ABSTRACT

All the cases cited above reflect the principle that the lower courts were supposed to sentence strictly according to the law and the Court of Appeal was supposed to supervise this. In principle neither had the permission to deviate from the law. However, very soon after the formation of the Courts of Appeal in Sweden, they started to mitigate the law, first in the absence of the King but then on a more and more permanently accepted basis until the development turned into the opposite direction first because of the opposition of the nobility and then by the rise of the sovereignty, until the Courts of Appeal formally lost all rights to arbitration by 1684. It may be needless to say for anyone who has studied early modern governmental competitions for power that this did not stop any of the Swedish Courts of Appeal from arbitrating anyway.
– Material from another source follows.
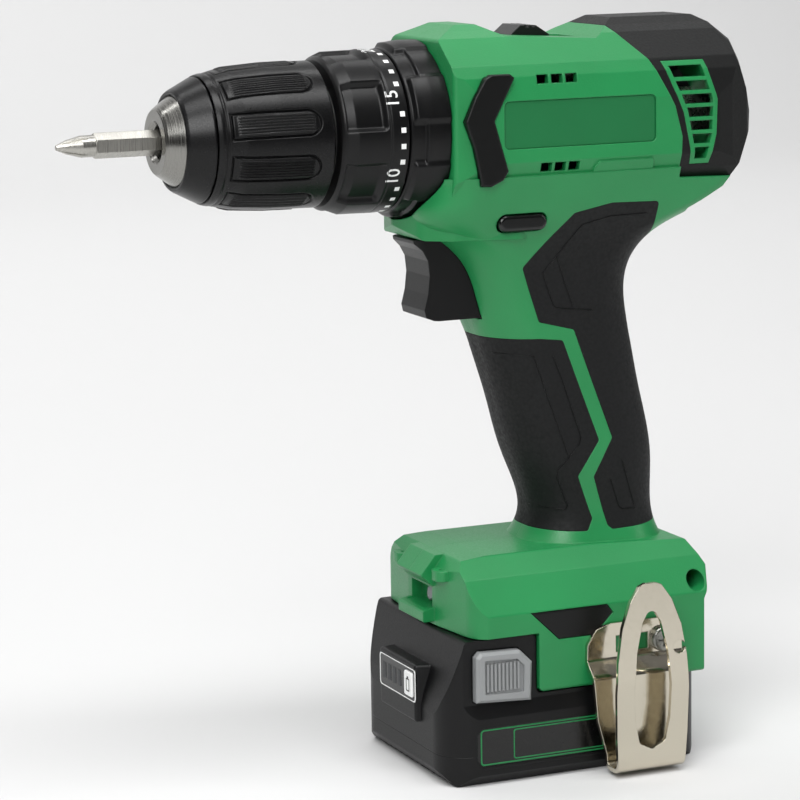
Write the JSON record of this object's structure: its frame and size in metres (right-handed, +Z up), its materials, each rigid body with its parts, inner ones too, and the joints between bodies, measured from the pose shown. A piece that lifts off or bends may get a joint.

In many cases, like those concerning witchcraft or fornication, the lower courts simply followed suit throughout the century. This practice was made partially legal by the penal code of Queen Christina in 1657. This development, however, seems to have continued during the rest of the century and advanced again beyond the limits of the law (on the Court of Appeal’s right to mitigate see So¨rlin, 1999, 63ff; Thunander, 1993. On the lower courts following in the case of witchcraft and superstition see e.g. Nenonen, 1992, 273; So¨rlin, 1999, 65-67. Various practices regarding fornication are cited by T. Miettinen 2012, 132-139). That process seems to have been slower in the case of violence and especially domestic violence: lower courts had not yet adopted mitigation, but the Court of Appeal seems to have done so on a fairly regular basis.